There's been a bit of traffic recently about Chuck Feeney, an Irish-American entrepreneur who made an $8billion fortune from the duty-free trade . . . and gave it all away. I may come back to that, but the give-back story made me reflect on Andrew Carnegie who was the Jeff Bezos of his day: ruthlessly exploiting workers to enrich shareholders [incl himself]. Carnegie spent his declining years endowing libraries in the USA and Ireland and elsewhere. Jessamyn West, librarian and Metafilterian from Vermont has just put manners on a website documenting all the Carnegie Libraries in New England. That sent me whooshing down a madeleine-scented rabbit-hole to 1982.town of Milo, slap-dab in the centre of Maine . . . for the sole reason that, 6½ years previous, we had attached that handle to The Boy. We wandered around town taking photos of the chap in front of "his" Fire Station, his Hardware, his Library [L], his town limits etc etc etc. Apart from the fishing, it was the most tourist attention the town received that year. The building has the look&feel of a Carnegie Library and indeed it's on the list. It was one of the very few such trips we made out into the New England countryside, and we left the US the following year.
From Boston we had 7 years in Newcastle-upon-Tyne and returned to Ireland in 1990 with a teenager having left with a toddler.
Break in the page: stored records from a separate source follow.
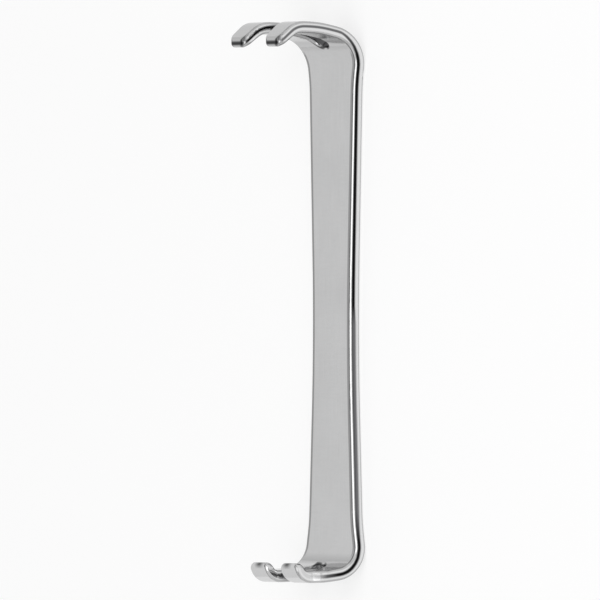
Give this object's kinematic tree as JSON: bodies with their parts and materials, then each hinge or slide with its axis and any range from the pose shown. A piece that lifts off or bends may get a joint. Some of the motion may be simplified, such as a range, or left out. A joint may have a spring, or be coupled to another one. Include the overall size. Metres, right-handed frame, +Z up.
{
  "type": "double-ended fork retractor",
  "caption": "Handheld retractor: a waisted steel strap bent into an arm at each end, each arm split into a blunt inward-curled fork.",
  "frame": {"origin": "on the surface it rests on, under the middle of the part's box, at the centre of the flat back", "axes": "+Y along the strap towards the longer arm, +Z up along the arms, +X across the strap"},
  "size_m": [0.0268, 0.15, 0.0279],
  "materials": {
    "steel": "polished stainless steel"
  },
  "bodies": {
    "root": {"retractor": "steel"}
  },
  "joints": []
}
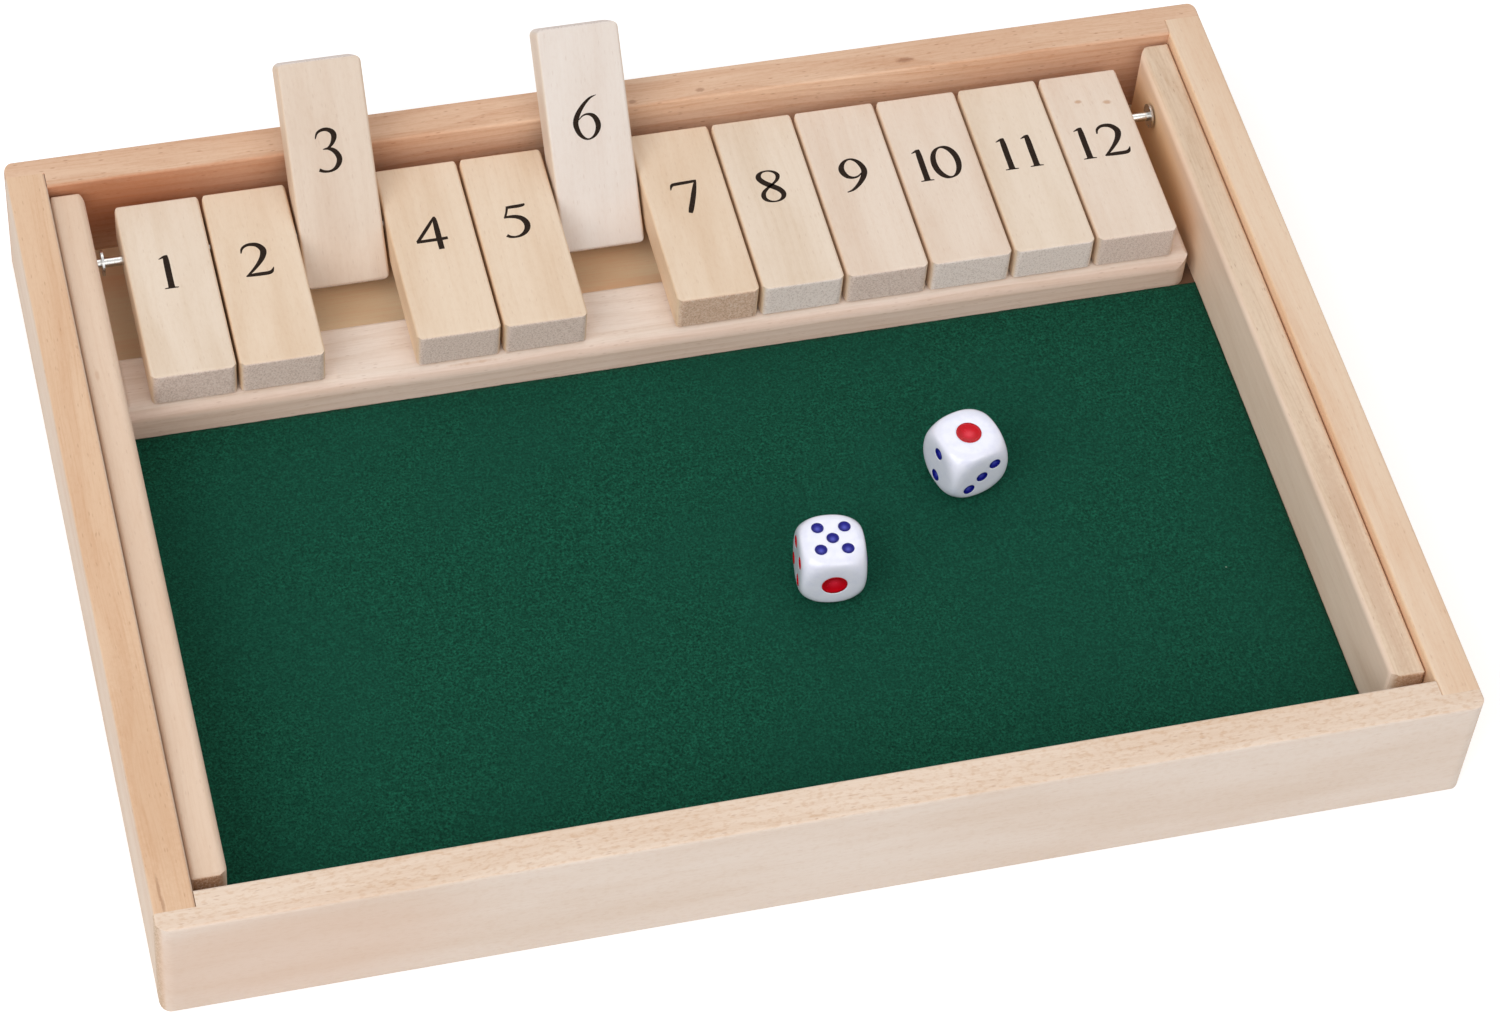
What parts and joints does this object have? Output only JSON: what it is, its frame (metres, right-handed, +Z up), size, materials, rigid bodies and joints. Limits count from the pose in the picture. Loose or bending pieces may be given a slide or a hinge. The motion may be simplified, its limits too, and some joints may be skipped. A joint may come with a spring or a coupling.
{
  "type": "shut the box game",
  "caption": "Shallow wooden tray with a felt floor, a row of hinged tiles on a steel rod along the back wall, and loose dice.",
  "frame": {"origin": "on the table, under the middle of the bounding box of the whole game as pictured, raised tiles included", "axes": "+X along the row of tiles from 1 to 12, +Y towards the back wall, +Z up"},
  "size_m": [0.314, 0.2378, 0.0572],
  "materials": {
    "tray_wood": "sanded, unvarnished",
    "tile_wood": "sanded smooth",
    "base_wood": "sanded, unvarnished",
    "felt": "matt green felt",
    "steel": "bright nickel plated",
    "dice": "glossy white"
  },
  "bodies": {
    "tray": {"front_wall": "tray_wood", "back_wall": "tray_wood", "left_wall": "tray_wood", "right_wall": "tray_wood", "base_panel": "base_wood", "playing_felt": "felt", "left_rail": "tray_wood", "right_rail": "tray_wood", "tile_rest": "tray_wood", "axle_rod": "steel", "left_washer": "steel", "right_washer": "steel"},
    "tile_1_body": {"tile_1": "tile_wood"},
    "tile_2_body": {"tile_2": "tile_wood"},
    "tile_3_body": {"tile_3": "tile_wood"},
    "tile_4_body": {"tile_4": "tile_wood"},
    "tile_5_body": {"tile_5": "tile_wood"},
    "tile_6_body": {"tile_6": "tile_wood"},
    "tile_7_body": {"tile_7": "tile_wood"},
    "tile_8_body": {"tile_8": "tile_wood"},
    "tile_9_body": {"tile_9": "tile_wood"},
    "tile_10_body": {"tile_10": "tile_wood"},
    "tile_11_body": {"tile_11": "tile_wood"},
    "tile_12_body": {"tile_12": "tile_wood"},
    "die_1_body": {"die_1": "dice"},
    "die_2_body": {"die_2": "dice"}
  },
  "joints": [
    {"name": "tile_1_tip", "type": "hinge", "parent": "tray", "child": "tile_1_body", "pos_m": [-0.12098, 0.08529, 0.02307], "axis": [-1, 0, 0], "range_deg": [0, 134.45]},
    {"name": "tile_2_tip", "type": "hinge", "parent": "tray", "child": "tile_2_body", "pos_m": [-0.09898, 0.08529, 0.02307], "axis": [-1, 0, 0], "range_deg": [0, 134.45]},
    {"name": "tile_3_tip", "type": "hinge", "parent": "tray", "child": "tile_3_body", "pos_m": [-0.07699, 0.08529, 0.02307], "axis": [-1, 0, 0], "range_deg": [-134.45, 0]},
    {"name": "tile_4_tip", "type": "hinge", "parent": "tray", "child": "tile_4_body", "pos_m": [-0.05499, 0.08529, 0.02307], "axis": [-1, 0, 0], "range_deg": [0, 134.45]},
    {"name": "tile_5_tip", "type": "hinge", "parent": "tray", "child": "tile_5_body", "pos_m": [-0.03299, 0.08529, 0.02307], "axis": [-1, 0, 0], "range_deg": [0, 134.45]},
    {"name": "tile_6_tip", "type": "hinge", "parent": "tray", "child": "tile_6_body", "pos_m": [-0.011, 0.08529, 0.02307], "axis": [-1, 0, 0], "range_deg": [-134.45, 0]},
    {"name": "tile_7_tip", "type": "hinge", "parent": "tray", "child": "tile_7_body", "pos_m": [0.011, 0.08529, 0.02307], "axis": [-1, 0, 0], "range_deg": [0, 134.45]},
    {"name": "tile_8_tip", "type": "hinge", "parent": "tray", "child": "tile_8_body", "pos_m": [0.03299, 0.08529, 0.02307], "axis": [-1, 0, 0], "range_deg": [0, 134.45]},
    {"name": "tile_9_tip", "type": "hinge", "parent": "tray", "child": "tile_9_body", "pos_m": [0.05499, 0.08529, 0.02307], "axis": [-1, 0, 0], "range_deg": [0, 134.45]},
    {"name": "tile_10_tip", "type": "hinge", "parent": "tray", "child": "tile_10_body", "pos_m": [0.07699, 0.08529, 0.02307], "axis": [-1, 0, 0], "range_deg": [0, 134.45]},
    {"name": "tile_11_tip", "type": "hinge", "parent": "tray", "child": "tile_11_body", "pos_m": [0.09898, 0.08529, 0.02307], "axis": [-1, 0, 0], "range_deg": [0, 134.45]},
    {"name": "tile_12_tip", "type": "hinge", "parent": "tray", "child": "tile_12_body", "pos_m": [0.12098, 0.08529, 0.02307], "axis": [-1, 0, 0], "range_deg": [0, 134.45]},
    {"name": "die_1_lift", "type": "slide", "parent": "tray", "child": "die_1_body", "axis": [0, 0, 1], "range_m": [0, 0.06]},
    {"name": "die_2_lift", "type": "slide", "parent": "tray", "child": "die_2_body", "axis": [0, 0, 1], "range_m": [0, 0.06]}
  ]
}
In those pre-internet days, The Boy was mighty in the world of Dungeons and Dragons but it was hard to find people to play with where we lived in rural chill out near the airport. In the background of this dilemma, we had house-guests who were looking to return to Ireland. The draughty rambling farmhouse which we lived in was . . . rambling to the extent of 5 bedrooms upstairs, so there was plenty of room for a couple of wanderers. Long before we'd got tired of Kevin and Lesley, they went all independent on us and rented a small flat in Dun Laoghaire. We went to visit a couple of times and, because it was there, paused at the fruit and veg outlet at the bottom of our lane to bring some fresh greens and a sack of potatoes to the city-dwellers. It was more of a joke than anything else: instead of a brack or a packet of biscuits, like. Years later, after Kevin died, Lesley told us that our random sack of
kindness spuds was the difference between feast and going to bed hungry in the financial knife-edge they were living. Sadly, they couldn't make Doldrum Ireland work and they left for better fortune in British Columbia.
Mais revenons nous à nos biblioteques! It transpired that, every Tuesday evening, a D&D coven assembled in the dungeons of Carnegie Free Library in Dun Laoghaire. The Boy really wanted to go, I really really didn't want to collect him in the car at 2200hrs. But Kevin and Lesley offered their couch to crash on after the boy had finished slaughtering goblins and promised to fire him out the door early enough on Wednesday for him to catch the DART to school. The Boy got to play D&D but more importantly he got to develop a relationship with two wonderful and inspiring adults who weren't his parents. It was an important step in his journey to become his true self.